Object modeling scripts
........

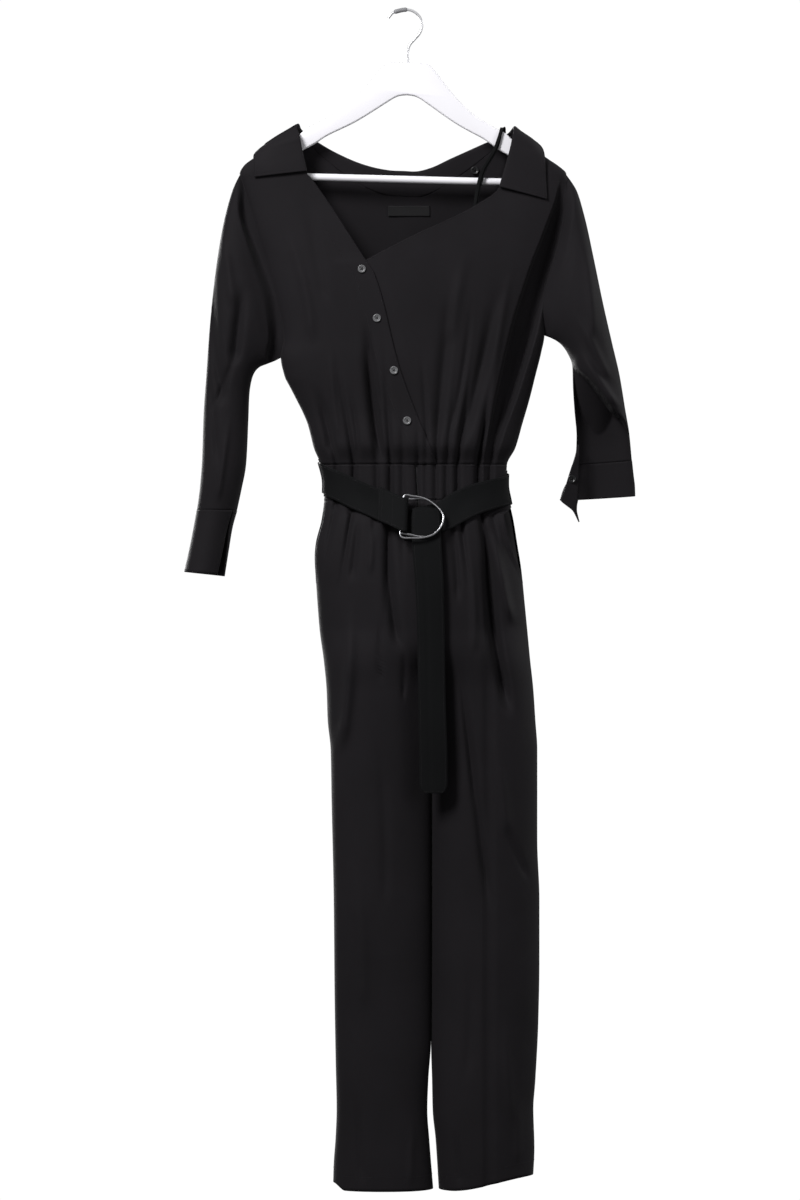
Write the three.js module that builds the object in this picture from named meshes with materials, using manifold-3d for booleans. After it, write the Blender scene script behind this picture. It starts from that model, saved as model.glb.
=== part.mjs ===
// A black jumpsuit hanging on a white wooden hanger. Units are millimetres, +Z is up, the front faces -Y.
// The origin is the point inside the hook where a rail holds it up.
import * as THREE from "three";
import Module from "manifold-3d";
import { mergeVertices } from "three/addons/utils/BufferGeometryUtils.js";

const wasm = await Module();
wasm.setup();

// Named sizes
const CLOTH = 1.2;
const SEAM = 0.6;
const SOFTNESS = 2.3;
const BELT_WIDTH = 40;
const BELT_LIFT = { sides: 2.35, middle: 4.5 };
const BUTTON_RADIUS = 5.6;
const BUTTON_THICKNESS = 2.4;
const WAIST_SEAM = -634.2;
const BAND_BOTTOM = -684;
const FORK = -950;
const FORK_BLEND = 90;
const FRONT = -1;
const BACK = 1;

// Outline of the body seen from the front, shoulder to hem: height, left edge, right edge
const EDGES_LEFT = {
  columns: ["z", "x"],
  rows: [
    [-150, -134], [-166.6, -149.1], [-177.8, -170.1], [-191.1, -192.5], [-203, -209.3], [-215.6, -226],
    [-226.8, -231.7], [-235.2, -228.5], [-291, -211], [-347.2, -193.9], [-411.6, -177.1], [-459.2, -170],
    [-483, -174.3], [-509.6, -169], [-526.4, -160.5], [-543, -152], [-560, -143.5], [-577, -136.5],
    [-594, -132], [-610, -128], [-634.2, -118], [-661, -112.7], [-684, -113.5], [-711, -117], [-745, -125.3],
    [-762, -126.7], [-809, -124], [-865, -119.7], [-907, -114], [-949, -110], [-991, -108.5], [-1033, -104.3],
    [-1103, -103], [-1243, -100], [-1383, -98.7], [-1467, -97.3], [-1537, -95.9], [-1579, -97.3],
    [-1621, -100], [-1655, -101],
  ],
};
const EDGES_RIGHT = {
  columns: ["z", "x"],
  rows: [
    [-150, 134], [-170.1, 151.9], [-185.5, 174.3], [-198.8, 189.7], [-207.2, 200.9], [-215.6, 213.5],
    [-226.8, 224.7], [-249, 226], [-313.6, 217.7], [-372.4, 202.3], [-420, 192], [-452, 194],
    [-476, 189.7], [-509.6, 181.3], [-543, 172.9], [-577, 163], [-610.4, 153.3], [-634.2, 141.5],
    [-661, 140.7], [-684, 144.5], [-711, 150.5], [-745, 156], [-781, 161.7], [-823, 165.9], [-865, 170],
    [-907, 174], [-949, 178.5], [-991, 181.3], [-1033, 184], [-1159, 184], [-1243, 187], [-1327, 187],
    [-1411, 185.5], [-1495, 181.3], [-1537, 178.5], [-1607, 180], [-1655, 178],
  ],
};
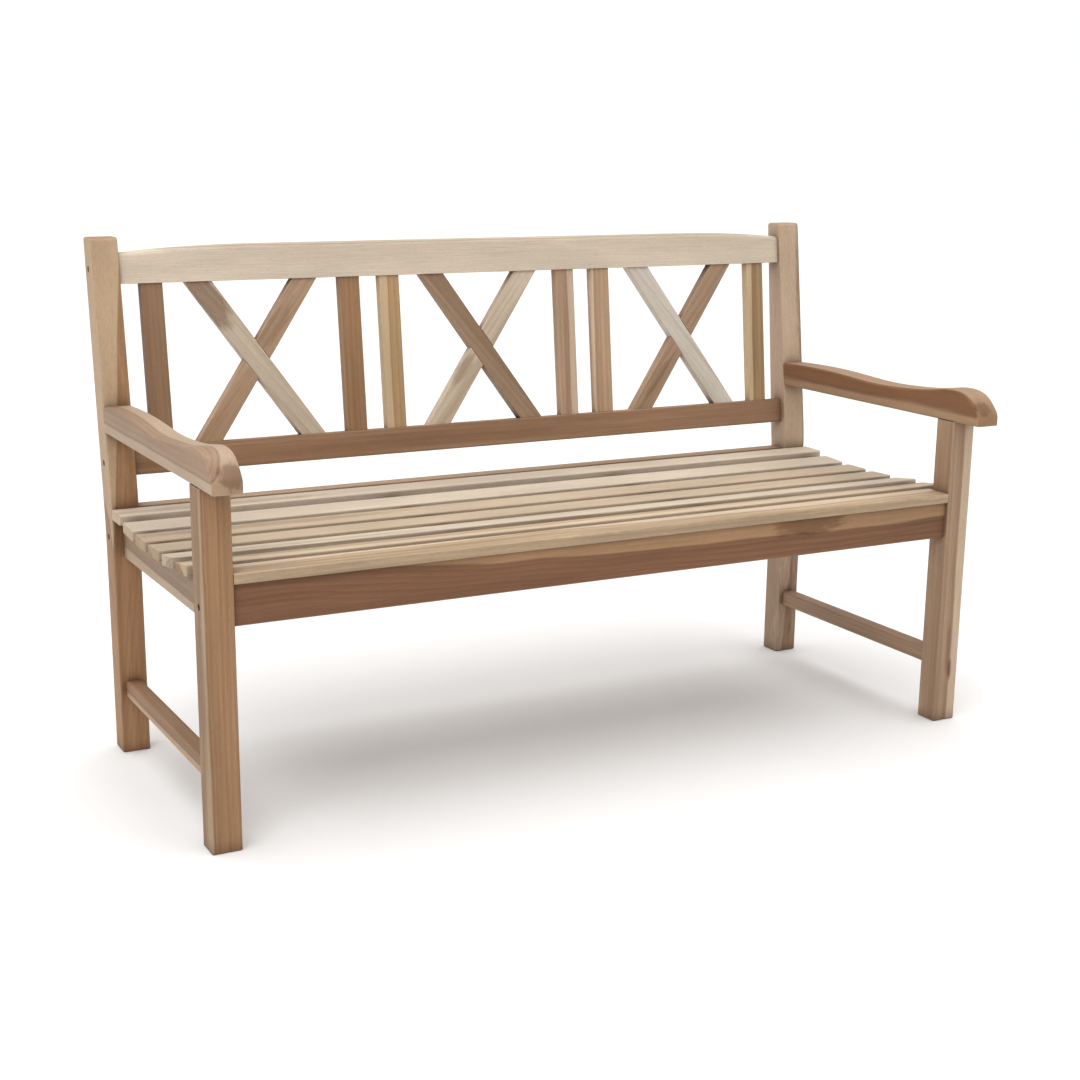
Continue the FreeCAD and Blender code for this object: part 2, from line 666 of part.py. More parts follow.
def build():
    nodes = {}
    pairs = {"front_leg": front_leg, "rear_post": rear_post, "arm": arm, "side_rail": side_rail,
             "side_stretcher": stretcher, "seat_bearer": bearer}
    for name, maker in pairs.items():
        right = maker()
        nodes[name + "_right"] = right
        nodes[name + "_left"] = mirrored(right)
    nodes["front_apron"] = apron()
    nodes["rear_seat_rail"] = rear_seat_rail()
    nodes["lower_back_rail"] = lower_back_rail()
    nodes["top_rail"] = top_rail()
    for number, line in enumerate(SLAT_LINES):
        nodes["seat_slat_%d" % (number + 1)] = seat_slat(line)
    uprights, falling, rising = infill_places()
    for number, place in enumerate(uprights):
        nodes["back_upright_%d" % (number + 1)] = raked(infill(*place))
    for name, fall, rise in zip(("left", "middle", "right"), falling, rising):
        nodes["back_cross_front_" + name] = raked(cross_slat(fall, rise, True))
        nodes["back_cross_rear_" + name] = raked(cross_slat(rise, fall, False))
    nodes["frame_bolts"] = fasteners(bolt)
    nodes["barrel_nuts"] = fasteners(barrel_nut)
    nodes["slat_screws"] = Part.makeCompound([screw(x, l, y) for x, l, y in screw_places()])
    return nodes


def main():
    os.makedirs("parts", exist_ok=True)
    nodes = build()
    for name in sorted(nodes):
        nodes[name].exportStep("parts/%s.step" % name)
        size = nodes[name].BoundBox
        print("%-26s solids %2d  %7.1f %7.1f %7.1f" % (
            name, len(nodes[name].Solids), size.XLength, size.YLength, size.ZLength))


main()
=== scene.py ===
# %% [markdown]
# # A garden bench in bare teak
# The bench is a knock-down design: two glued side frames carry four long rails, and seven slats
# lie across them. Every board is already made at its true size in the CAD model, so this script
# gives each one its own wood, adds detailed fasteners, and sets up the studio.

# %% Load the frame
import math
import bpy
from mathutils import Matrix, Vector


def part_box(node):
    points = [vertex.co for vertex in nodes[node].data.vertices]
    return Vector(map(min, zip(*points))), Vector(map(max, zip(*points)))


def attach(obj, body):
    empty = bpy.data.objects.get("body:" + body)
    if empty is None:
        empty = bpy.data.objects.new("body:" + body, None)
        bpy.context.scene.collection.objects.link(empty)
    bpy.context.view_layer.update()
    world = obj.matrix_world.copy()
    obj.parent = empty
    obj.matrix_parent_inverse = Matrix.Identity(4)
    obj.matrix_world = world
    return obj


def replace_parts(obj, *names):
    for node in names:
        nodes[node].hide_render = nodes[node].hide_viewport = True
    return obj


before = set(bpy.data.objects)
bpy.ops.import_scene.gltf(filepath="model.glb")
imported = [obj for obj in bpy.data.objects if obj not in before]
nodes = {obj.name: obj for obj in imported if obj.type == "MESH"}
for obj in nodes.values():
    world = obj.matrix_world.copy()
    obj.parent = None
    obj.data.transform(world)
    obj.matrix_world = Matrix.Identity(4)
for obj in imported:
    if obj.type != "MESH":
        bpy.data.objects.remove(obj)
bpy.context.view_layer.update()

# %% [markdown]
# ## The camera
# A bench is long and low, so it is seen from above the left arm, turned about 28 degrees, with a
# longish lens that keeps the far end from shrinking too much. The three turns are given as
# yaw, pitch and roll and multiplied in that order, which is easier to reason about than one
# Euler triple. A small lens shift frames the bench without tilting the camera.

# %% Camera
CAMERA_PLACE = (-1.506, -2.765, 1.112)
CAMERA_YAW, CAMERA_PITCH, CAMERA_ROLL = (27.83, -14.48, 0.50)
CAMERA_LENS = 58.3
CAMERA_SHIFT = (0.0110, 0.0365)

camera_data = bpy.data.cameras.new("camera")
camera_data.lens = CAMERA_LENS
camera_data.sensor_width = 36.0
camera_data.shift_x, camera_data.shift_y = CAMERA_SHIFT
camera = bpy.data.objects.new("camera", camera_data)
bpy.context.scene.collection.objects.link(camera)
turn = (Matrix.Rotation(math.radians(-CAMERA_YAW), 4, "Z")
        @ Matrix.Rotation(math.radians(90 + CAMERA_PITCH), 4, "X")
        @ Matrix.Rotation(math.radians(CAMERA_ROLL), 4, "Z"))
camera.matrix_world = Matrix.Translation(CAMERA_PLACE) @ turn
bpy.context.scene.camera = camera
print("camera looks along", tuple(round(v, 3) for v in turn @ Vector((0, 0, -1))))

# %% [markdown]
# ## Building node trees
# A shader tree is a long list of small steps, so one helper adds a node, sets its properties and
# fills its inputs: a socket is linked, anything else becomes the input's own value. Node groups
# get their named sockets from `interface.new_socket`, which is how Blender 4.5 makes them.

# %% Node helpers
def add(tree, kind, *inputs, **settings):
    """Adds a node; inputs are given in order, None leaves an input alone."""
    node = tree.nodes.new("ShaderNode" + kind)
    for name, value in settings.items():
        setattr(node, name, value)
    for number, value in enumerate(inputs):
        if isinstance(value, bpy.types.NodeSocket):
            tree.links.new(value, node.inputs[number])
        elif value is not None:
            node.inputs[number].default_value = value
    return node


def maths(tree, operation, *values, clamp=False):
    return add(tree, "Math", *values, operation=operation, use_clamp=clamp).outputs[0]


def vectors(tree, operation, *values):
    node = add(tree, "VectorMath", *values, operation=operation)
    return node.outputs["Value"] if operation in ("LENGTH", "DOT_PRODUCT") else node.outputs[0]


def spread(tree, value):
    """The same number along all three axes."""
    return add(tree, "CombineXYZ", value, value, value).outputs[0]


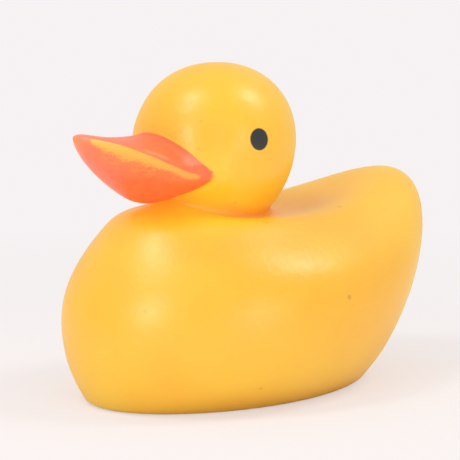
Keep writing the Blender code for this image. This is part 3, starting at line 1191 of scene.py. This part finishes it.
def lamp(name, direction, size, level):
    """A soft lamp at a direction in the view's axes; level is its brightness, where white is 1."""
    right, up, back = view_axes()
    out = (right * direction[0] + up * direction[1] + back * direction[2]).normalized()
    data = bpy.data.lights.new(name, "AREA")
    data.shape = "ELLIPSE"
    data.size, data.size_y = (MM * value for value in size)
    data.energy = level * pi**2 * data.size * data.size_y / 4.0
    made = bpy.data.objects.new(name, data)
    made.location = MM * (Vector(AIM) + out * LAMP_DISTANCE)
    made.rotation_euler = out.to_track_quat("Z", "Y").to_euler()
    bpy.context.scene.collection.objects.link(made)


def seen_directly(paint):
    """1 where the camera itself sees, and 0 for light on its way to the duck."""
    return paint.node("ShaderNodeLightPath", out="Is Camera Ray")


def floor_paint():
    """A pale floor that keeps the shadow and turns to the plain backdrop farther out."""
    paint = new_material("pale_floor", BACKDROP)
    far = paint.away(paint.place(), (0.0, 0.0, 0.0)).step(*FLOOR_FADE)
    cast = paint.node("ShaderNodeBsdfDiffuse", {}, {"Color": (*FLOOR_PALE, 1.0)})
    plain = paint.node("ShaderNodeEmission", {}, {"Color": (*BACKDROP, 1.0), "Strength": 1.0})
    share = seen_directly(paint) * (FLOOR_GLOW + far * (1.0 - FLOOR_GLOW))
    return paint.finish(paint.node("ShaderNodeMixShader", {}, (share, cast, plain)))


def world():
    """Even light from all round, and the plain backdrop where the camera sees past the floor."""
    paint = Paint(bpy.data.worlds.new("studio"))
    values = {"Color": (*WORLD_COLOUR, 1.0), "Strength": WORLD_LEVEL}
    light = paint.node("ShaderNodeBackground", {}, values)
    plain = paint.node("ShaderNodeBackground", {}, {"Color": (*BACKDROP, 1.0), "Strength": 1.0})
    both = paint.node("ShaderNodeMixShader", {}, (seen_directly(paint), light, plain))
    bpy.context.scene.world = paint.finish(both, "ShaderNodeOutputWorld")


def floor():
    """The round pale floor."""
    mesh = bpy.data.meshes.new("floor")
    work = bmesh.new()
    radius = MM * FLOOR_RADIUS
    bmesh.ops.create_circle(work, cap_ends=True, segments=FLOOR_SIDES, radius=radius)
    work.to_mesh(mesh)
    work.free()
    made = bpy.data.objects.new("floor", mesh)
    bpy.context.scene.collection.objects.link(made)
    mesh.materials.append(floor_paint())


duck_piece()
floor()
for name, (direction, size, level) in LAMPS.items():
    lamp(name, direction, size, level)
world()
camera()
bpy.context.scene.view_settings.view_transform = "Standard"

........

_WHAT YOU NEED TO DO_: Print exactly the lines from the line with "return nodes" to the line with "before = set(bpy.data.objects)", both included, and nothing else.

_FULL ANSWER_:
    return nodes


def main():
    os.makedirs("parts", exist_ok=True)
    nodes = build()
    for name in sorted(nodes):
        nodes[name].exportStep("parts/%s.step" % name)
        size = nodes[name].BoundBox
        print("%-26s solids %2d  %7.1f %7.1f %7.1f" % (
            name, len(nodes[name].Solids), size.XLength, size.YLength, size.ZLength))


main()
=== scene.py ===
# %% [markdown]
# # A garden bench in bare teak
# The bench is a knock-down design: two glued side frames carry four long rails, and seven slats
# lie across them. Every board is already made at its true size in the CAD model, so this script
# gives each one its own wood, adds detailed fasteners, and sets up the studio.

# %% Load the frame
import math
import bpy
from mathutils import Matrix, Vector


def part_box(node):
    points = [vertex.co for vertex in nodes[node].data.vertices]
    return Vector(map(min, zip(*points))), Vector(map(max, zip(*points)))


def attach(obj, body):
    empty = bpy.data.objects.get("body:" + body)
    if empty is None:
        empty = bpy.data.objects.new("body:" + body, None)
        bpy.context.scene.collection.objects.link(empty)
    bpy.context.view_layer.update()
    world = obj.matrix_world.copy()
    obj.parent = empty
    obj.matrix_parent_inverse = Matrix.Identity(4)
    obj.matrix_world = world
    return obj


def replace_parts(obj, *names):
    for node in names:
        nodes[node].hide_render = nodes[node].hide_viewport = True
    return obj


before = set(bpy.data.objects)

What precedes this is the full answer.